» WHAT THE TASK REQUIRES: Every line below must be reproduced exactly. Copy them all.

::::::::::

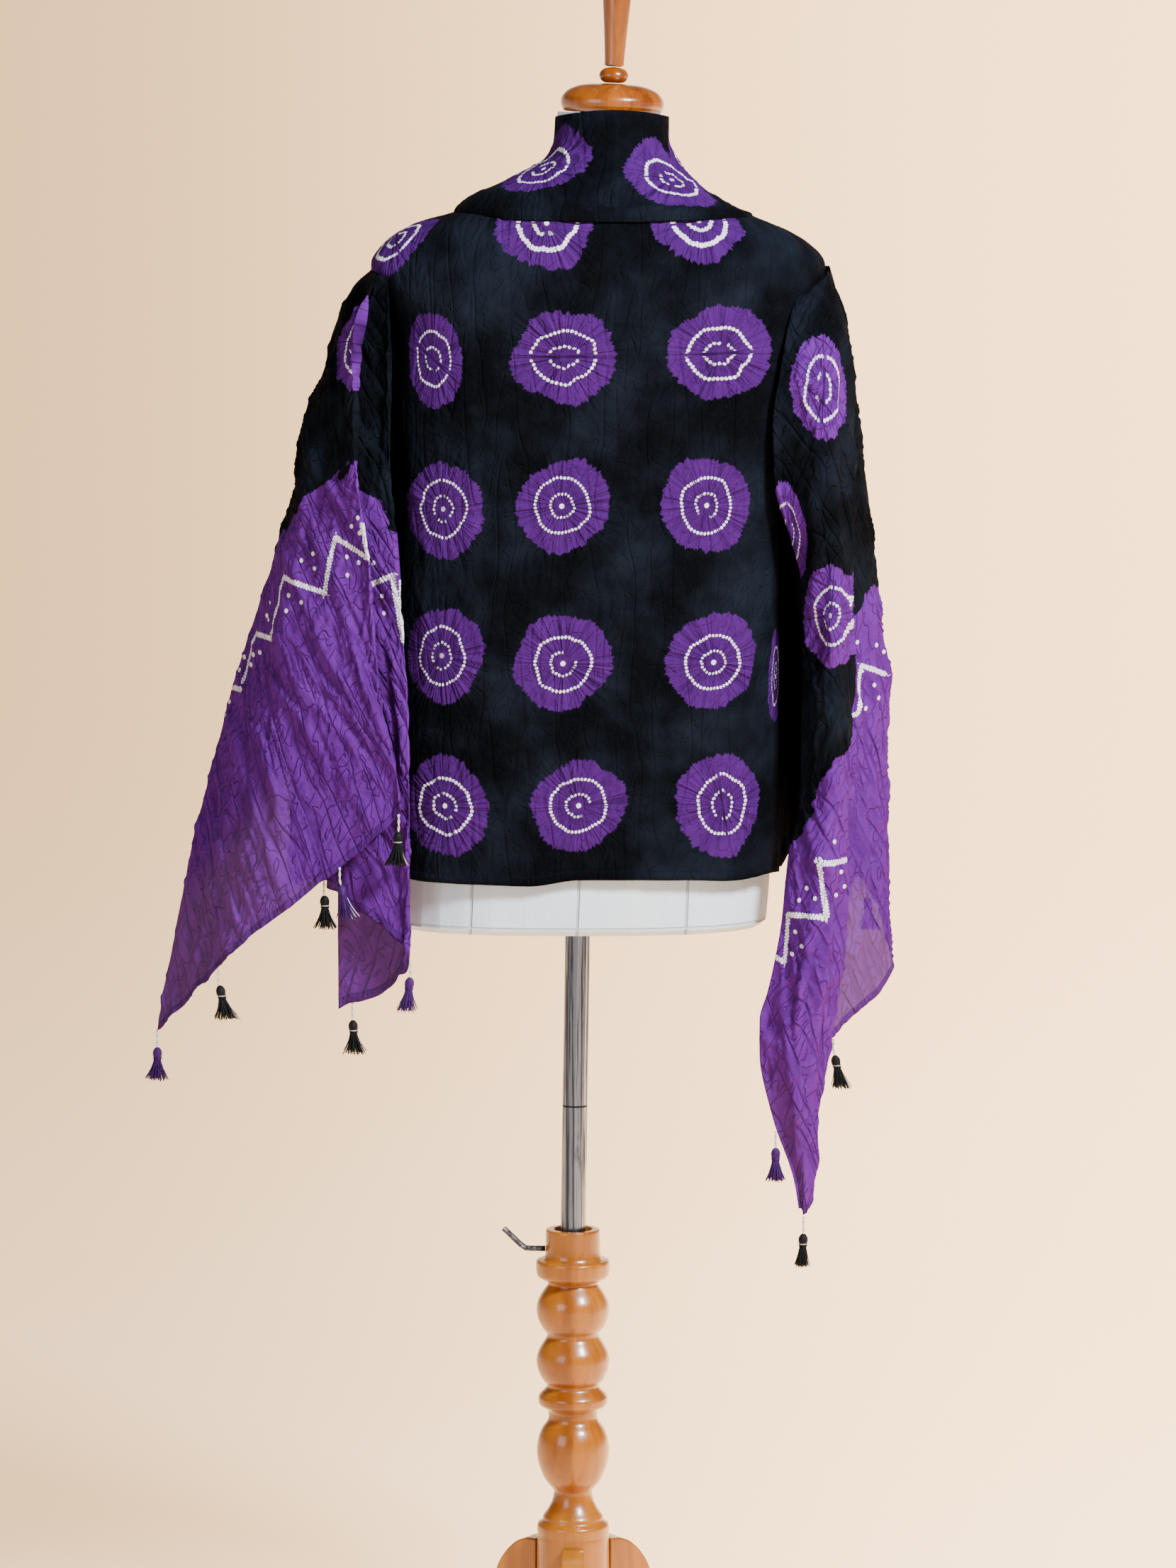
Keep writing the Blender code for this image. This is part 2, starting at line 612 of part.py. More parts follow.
clear_scene()
make_form()
make_cap_and_handle()
make_pole()
make_post()
make_lever()
make_legs()
make_stole()
centre_on_origin()
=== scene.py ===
"""Looks for the dupatta stole on its dress form: cloth, tassels, form, wood, metal, floor, light and camera."""

from math import atan2, cos, pi, radians, sin
from types import SimpleNamespace

import bmesh
import bpy
import numpy as np
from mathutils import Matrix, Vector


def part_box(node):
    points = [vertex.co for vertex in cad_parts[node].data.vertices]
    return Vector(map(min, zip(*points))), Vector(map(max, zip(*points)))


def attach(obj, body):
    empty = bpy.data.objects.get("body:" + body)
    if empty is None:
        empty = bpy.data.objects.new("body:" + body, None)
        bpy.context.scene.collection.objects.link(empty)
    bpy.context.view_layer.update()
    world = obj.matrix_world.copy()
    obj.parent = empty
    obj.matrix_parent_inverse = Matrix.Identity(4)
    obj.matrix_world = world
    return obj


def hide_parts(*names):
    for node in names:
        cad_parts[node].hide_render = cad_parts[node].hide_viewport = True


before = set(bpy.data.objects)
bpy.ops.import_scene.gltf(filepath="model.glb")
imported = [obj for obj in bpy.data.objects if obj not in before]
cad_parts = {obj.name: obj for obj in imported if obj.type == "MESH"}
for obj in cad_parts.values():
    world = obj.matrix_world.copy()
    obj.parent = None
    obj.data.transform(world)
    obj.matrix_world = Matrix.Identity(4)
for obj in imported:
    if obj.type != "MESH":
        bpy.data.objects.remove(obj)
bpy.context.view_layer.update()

MM = 0.001
MM_PER_PX = 0.665
# From the drape's own axes, with the post at x = 0 and y = 0, to the model's
SHIFT = np.array([50.3, 60.5, 0.0])

# The photograph's camera in the drape's axes
FOCUS_PX = 8571.0
MIDDLE_PX = (829.5, 1106.0)
PICTURE_HIGH = 2212
SENSOR = 36.0
CAMERA_SIDE = 0.0143
CAMERA_BACK = 5.7
CAMERA_HIGH = 1.53
CAMERA_PITCH = radians(6.3)

FORM_BOTTOM = 771.0
FORM_LEAN = 0.0422
FORM_FOOT_X = 4.9

# The drape's sections in mm. They are the model's own, apart from the collar, the right wing's first row and the
# pleat, which follow the photograph more closely.
# Rings: z near, z side, left, right, near, squareness, first and last angle
COLLAR = [
    (1533, 1527, 52.9, 52.9, 52.3, 2.0, 172, 368), (1511, 1504, 53.5, 53.5, 54, 2.0, 168, 372),
    (1492, 1490, 58.5, 58.5, 60, 2.0, 160, 380), (1474, 1478, 78, 67, 74, 2.1, 156, 384),
    (1460, 1465, 103, 83, 90, 2.2, 160, 381), (1449, 1457, 121, 93, 104, 2.3, 166, 375),
    (1441, 1449, 134, 106, 111.5, 2.4, 168, 372), (1435.5, 1441.5, 140, 120, 115, 2.5, 170, 370),
    (1432.5, 1436, 142, 133.5, 115, 2.5, 171, 369), (1431, 1434.5, 140.5, 133, 113.4, 2.5, 171, 369),
]
PANEL = [
    (1441, 1441, 128, 120, 107, 2.4, 173, 367), (1428, 1433, 158, 136, 113, 2.5, 173, 366),
    (1408, 1422, 190, 166, 118, 2.7, 174, 362), (1382, 1407, 209, 190, 121, 3.0, 176, 364),
    (1350, 1389, 218, 204, 123, 3.3, 177, 358), (1310, 1340, 200, 206.5, 123, 3.5, 182, 315),
    (1245, 1255, 198, 198, 124, 3.4, 182, 315), (1180, 1183, 196, 186, 125, 3.2, 182, 326),
    (1100, 1100, 194, 181, 126, 3.0, 182, 340), (1000, 1000, 190, 183, 127, 3.0, 182, 344),
    (900, 900, 186, 187, 128, 3.0, 182, 346), (823, 823, 184, 190, 129, 3.0, 182, 346),
]
# Heights: z, then x and y of each line across the stretch
OUTER = [
    (1386, -186.9, 20, -186.5, -22, -175.5, -80, -172.5, -72), (1368, -193, 26, -206, -30, -187, -98, -185, -84),
    (1300, -219, 20, -231, -50, -198, -122, -208, -98), (1210, -250, 12, -258, -62, -198, -134, -222, -104),
    (1125, -278, 8, -264, -80, -187, -140, -222, -106), (1000, -316, 0, -272, -96, -177, -145, -222, -101),
    (900, -346, -8, -280, -104, -158, -147, -226, -98), (800, -369, -14, -296, -108, -148, -147, -231, -96),
    (660, -394, -22, -318, -104, -142, -147, -234, -96),
]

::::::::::

» CORRECT OUTPUT:
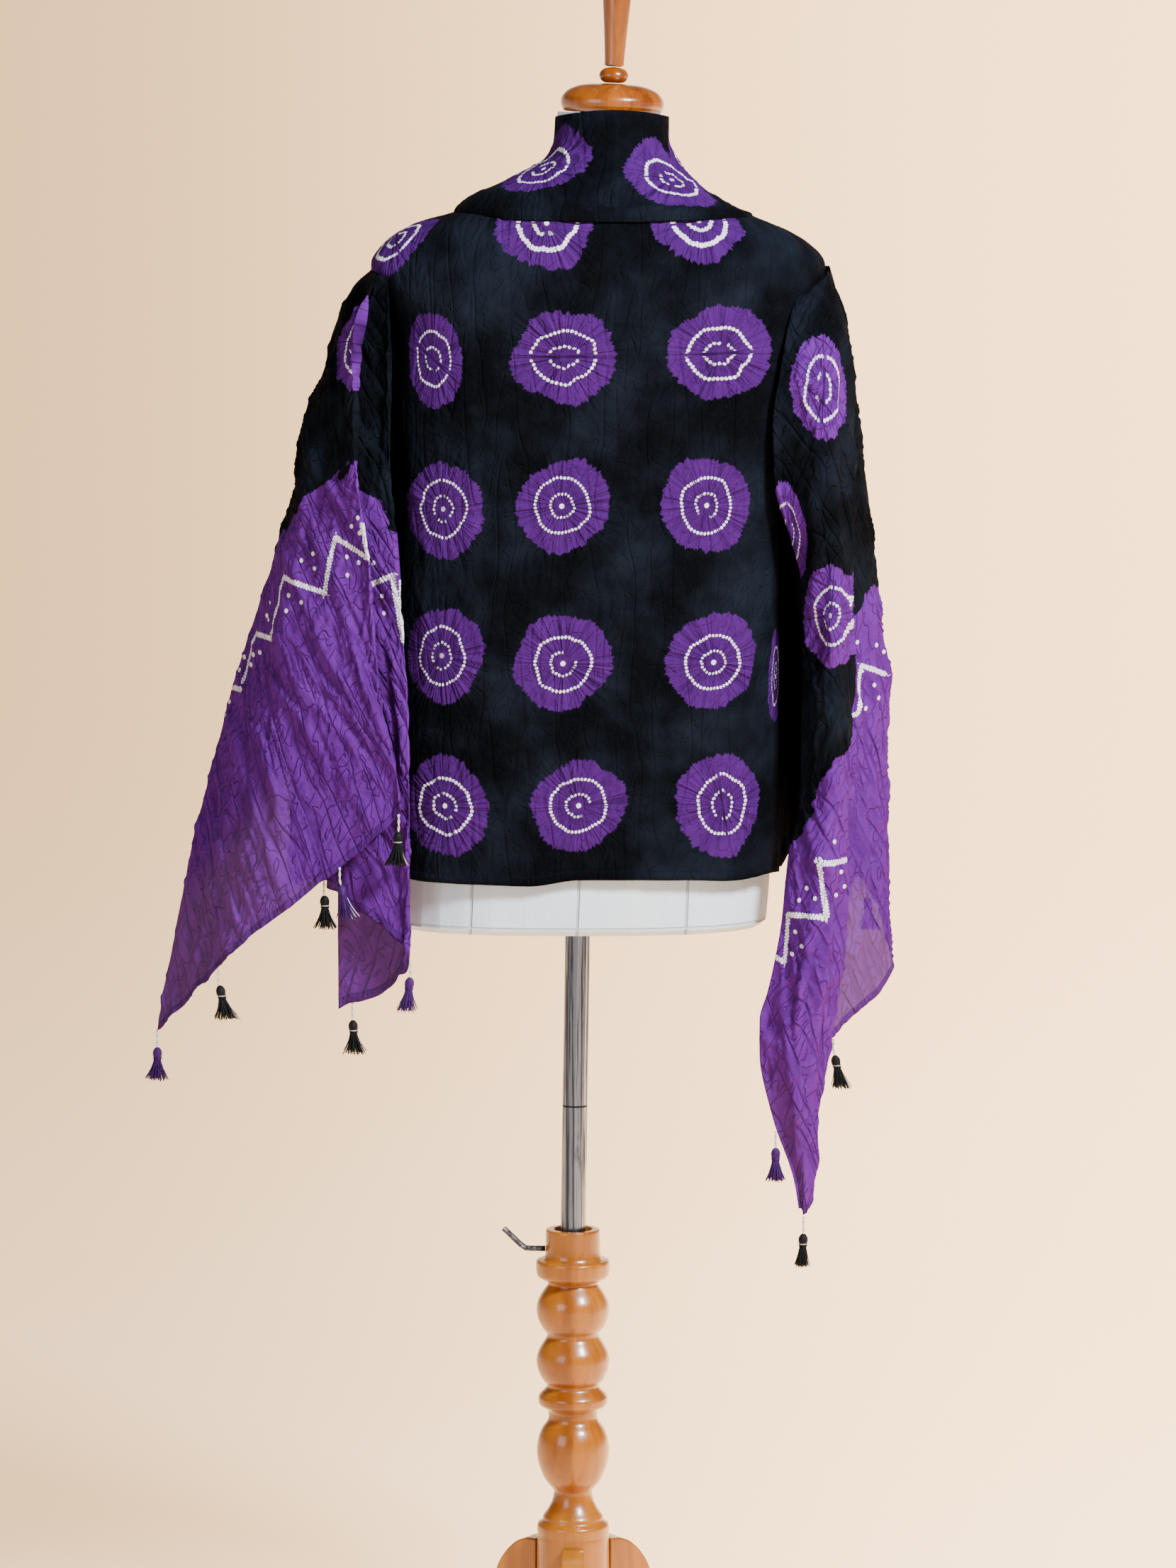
Keep writing the Blender code for this image. This is part 2, starting at line 612 of part.py. More parts follow.
clear_scene()
make_form()
make_cap_and_handle()
make_pole()
make_post()
make_lever()
make_legs()
make_stole()
centre_on_origin()
=== scene.py ===
"""Looks for the dupatta stole on its dress form: cloth, tassels, form, wood, metal, floor, light and camera."""

from math import atan2, cos, pi, radians, sin
from types import SimpleNamespace

import bmesh
import bpy
import numpy as np
from mathutils import Matrix, Vector


def part_box(node):
    points = [vertex.co for vertex in cad_parts[node].data.vertices]
    return Vector(map(min, zip(*points))), Vector(map(max, zip(*points)))


def attach(obj, body):
    empty = bpy.data.objects.get("body:" + body)
    if empty is None:
        empty = bpy.data.objects.new("body:" + body, None)
        bpy.context.scene.collection.objects.link(empty)
    bpy.context.view_layer.update()
    world = obj.matrix_world.copy()
    obj.parent = empty
    obj.matrix_parent_inverse = Matrix.Identity(4)
    obj.matrix_world = world
    return obj


def hide_parts(*names):
    for node in names:
        cad_parts[node].hide_render = cad_parts[node].hide_viewport = True


before = set(bpy.data.objects)
bpy.ops.import_scene.gltf(filepath="model.glb")
imported = [obj for obj in bpy.data.objects if obj not in before]
cad_parts = {obj.name: obj for obj in imported if obj.type == "MESH"}
for obj in cad_parts.values():
    world = obj.matrix_world.copy()
    obj.parent = None
    obj.data.transform(world)
    obj.matrix_world = Matrix.Identity(4)
for obj in imported:
    if obj.type != "MESH":
        bpy.data.objects.remove(obj)
bpy.context.view_layer.update()

MM = 0.001
MM_PER_PX = 0.665
# From the drape's own axes, with the post at x = 0 and y = 0, to the model's
SHIFT = np.array([50.3, 60.5, 0.0])

# The photograph's camera in the drape's axes
FOCUS_PX = 8571.0
MIDDLE_PX = (829.5, 1106.0)
PICTURE_HIGH = 2212
SENSOR = 36.0
CAMERA_SIDE = 0.0143
CAMERA_BACK = 5.7
CAMERA_HIGH = 1.53
CAMERA_PITCH = radians(6.3)

FORM_BOTTOM = 771.0
FORM_LEAN = 0.0422
FORM_FOOT_X = 4.9

# The drape's sections in mm. They are the model's own, apart from the collar, the right wing's first row and the
# pleat, which follow the photograph more closely.
# Rings: z near, z side, left, right, near, squareness, first and last angle
COLLAR = [
    (1533, 1527, 52.9, 52.9, 52.3, 2.0, 172, 368), (1511, 1504, 53.5, 53.5, 54, 2.0, 168, 372),
    (1492, 1490, 58.5, 58.5, 60, 2.0, 160, 380), (1474, 1478, 78, 67, 74, 2.1, 156, 384),
    (1460, 1465, 103, 83, 90, 2.2, 160, 381), (1449, 1457, 121, 93, 104, 2.3, 166, 375),
    (1441, 1449, 134, 106, 111.5, 2.4, 168, 372), (1435.5, 1441.5, 140, 120, 115, 2.5, 170, 370),
    (1432.5, 1436, 142, 133.5, 115, 2.5, 171, 369), (1431, 1434.5, 140.5, 133, 113.4, 2.5, 171, 369),
]
PANEL = [
    (1441, 1441, 128, 120, 107, 2.4, 173, 367), (1428, 1433, 158, 136, 113, 2.5, 173, 366),
    (1408, 1422, 190, 166, 118, 2.7, 174, 362), (1382, 1407, 209, 190, 121, 3.0, 176, 364),
    (1350, 1389, 218, 204, 123, 3.3, 177, 358), (1310, 1340, 200, 206.5, 123, 3.5, 182, 315),
    (1245, 1255, 198, 198, 124, 3.4, 182, 315), (1180, 1183, 196, 186, 125, 3.2, 182, 326),
    (1100, 1100, 194, 181, 126, 3.0, 182, 340), (1000, 1000, 190, 183, 127, 3.0, 182, 344),
    (900, 900, 186, 187, 128, 3.0, 182, 346), (823, 823, 184, 190, 129, 3.0, 182, 346),
]
# Heights: z, then x and y of each line across the stretch
OUTER = [
    (1386, -186.9, 20, -186.5, -22, -175.5, -80, -172.5, -72), (1368, -193, 26, -206, -30, -187, -98, -185, -84),
    (1300, -219, 20, -231, -50, -198, -122, -208, -98), (1210, -250, 12, -258, -62, -198, -134, -222, -104),
    (1125, -278, 8, -264, -80, -187, -140, -222, -106), (1000, -316, 0, -272, -96, -177, -145, -222, -101),
    (900, -346, -8, -280, -104, -158, -147, -226, -98), (800, -369, -14, -296, -108, -148, -147, -231, -96),
    (660, -394, -22, -318, -104, -142, -147, -234, -96),
]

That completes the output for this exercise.